You see, that was the backdrop that made most of these collateral responses possible. Cold War spending was running on inertia. (The Cold War officially ended Sept 1991, but half-built ships get finished and Congress had a spending habit.) Cold War amphibs - part of the 600-ship fleet - had not yet aged out. The Mideast/Persian Gulf became America’s 51st State. Marine units (including reservists) were surging into the AOR for six months of buildup after Iraq invaded Kuwait, then rotating in and out of the AOR following Iraq’s surrender. Naval transits brought them conveniently close to other contingencies (Somalia, Oman, Luzon EQ, Mt. Pinatubo, Sicily). None of those contingencies featured high-tech threats like today’s Houthi-launched ballistic missiles. But make no mistake, most of those operations would NOT have occurred without the combined Gulf War and Cold War regimes in existence.
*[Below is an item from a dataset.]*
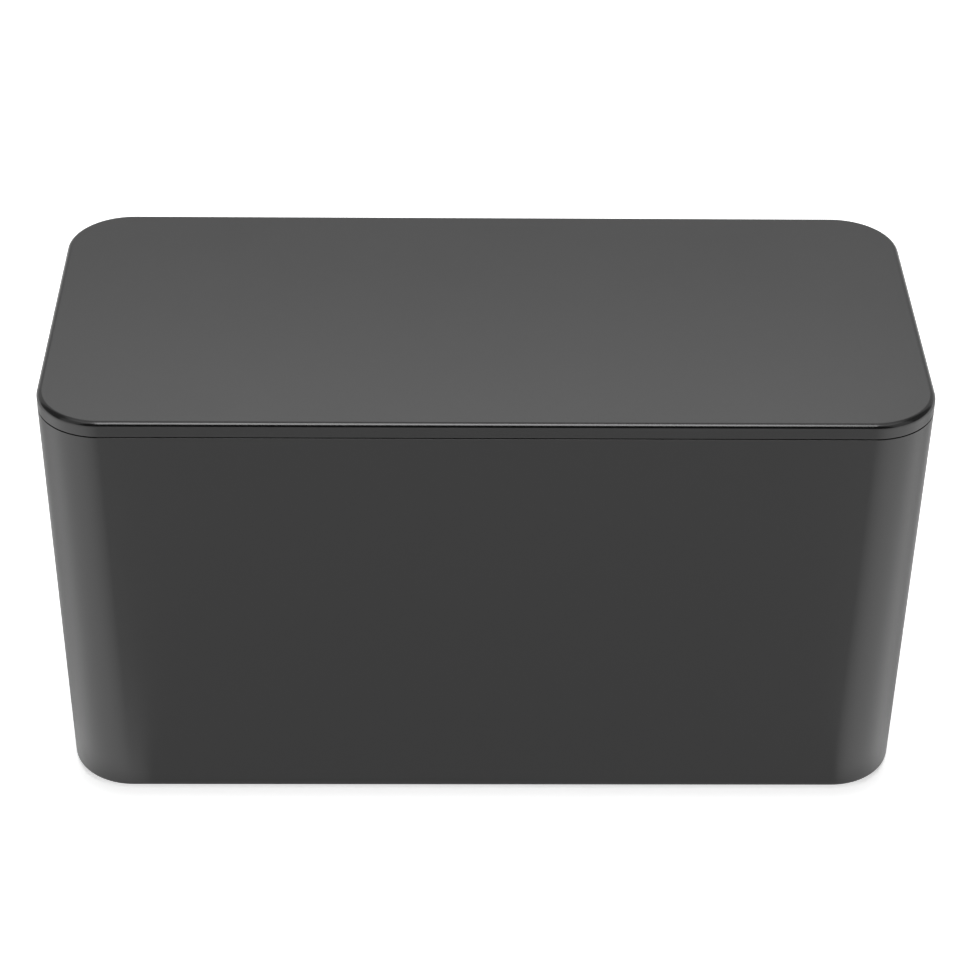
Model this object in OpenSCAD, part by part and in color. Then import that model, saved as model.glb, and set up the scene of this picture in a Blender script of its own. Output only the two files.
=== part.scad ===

This piece almost fooled us into thinking that 51st State never existed on the other side of the globe. I was almost fooled into thinking we didn’t have half a million troops already in the CENTCOM area, thousands more en route daily. For a moment there I forgot all about our naval ships maxing out their serviceability as they rushed across the three major oceans to support it all. I forgot about all those TacAir planes flying their wings off, then a date with the Boneyard. Almost fooled.

So the solution is to get nostalgic about doubling down on the national debt, resuming Cold War spending, resuming Forever War spending and resuming the fantasy of becoming the World’s police force? No, that is so over.

Periodic MEU deployments will continue at reduced frequency. LMRs out of Okinawa and Guam will work the SE Asian theater, forming new alliances, embedding ashore with allies where China must then ponder starting a war against TWO nations, and without massive amphib ships thirsting for drydocks every eight months and liberty ports every two weeks. Cold War is over, Forever Wars are over, and unlimited budgets are over.